The iconic Lisa Frank brand is still alive and well, just like it's owner, Lisa Frank. Katherine Wells revels in the candy colored history of the Trapper Keeper Queen before taking a rare tour of Lisa Frank's headquarters on The Atlantic.
As the nation remembered the lives lost on 9/11 The A.V. Club recalled the entertainers who have been changed by the tragedy.
Web series are growing in popularity, but remain severely underrated. Rachel Syme of The New Yorker explains the awesomeness of these bite-size programs, their success, and how they're making the leap to networks like Comedy Central and HBO.
Thomas Pynchon's latest novel, Bleeding Edge, set mostly in a post -9/11 New York gets reviewed by the great Ed Park at Bookforum.
It's been almost five years since FX's cop drama The Shield wrapped. Mandatory's Jason Matloff provides a closer look at the pioneering anti-hero series and how it changed TV forever.

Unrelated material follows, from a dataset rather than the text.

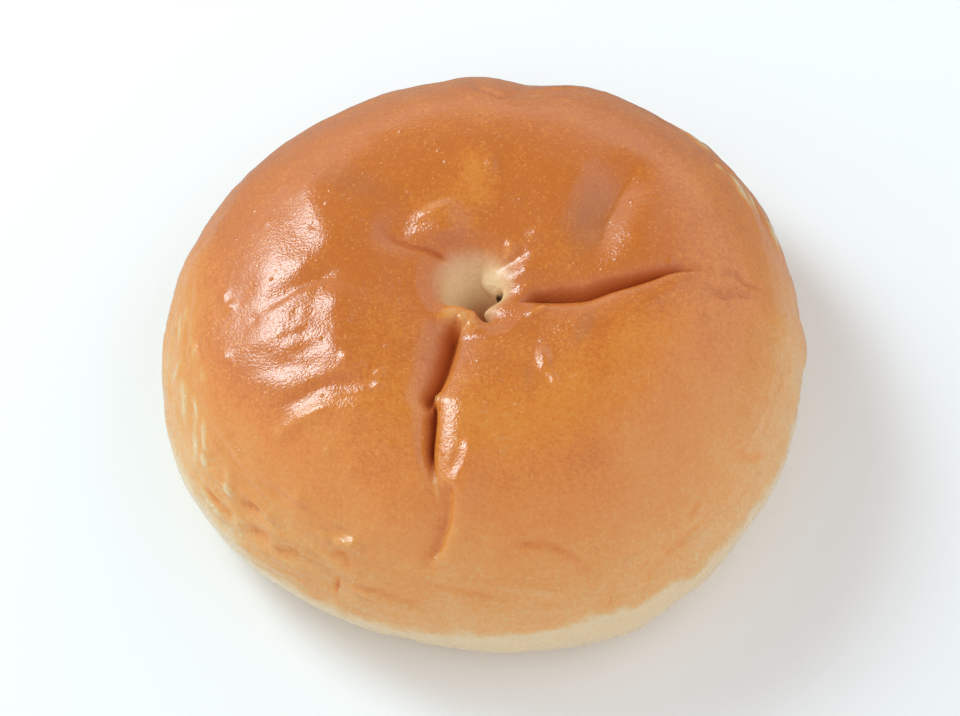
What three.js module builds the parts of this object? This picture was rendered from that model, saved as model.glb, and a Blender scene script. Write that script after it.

Bros suck. Thankfully bro-dominated culture gets put under the razor by New York magazine's Ann Friedman.
Space Jam is regarded as a classic among children of the '90s, but not so much by everyone else. Nathan Rabin discusses the box office blockbuster and its irrelevancy in today's culture over at The Dissolve. (Note: Space Jam is actually low-key wonderful.)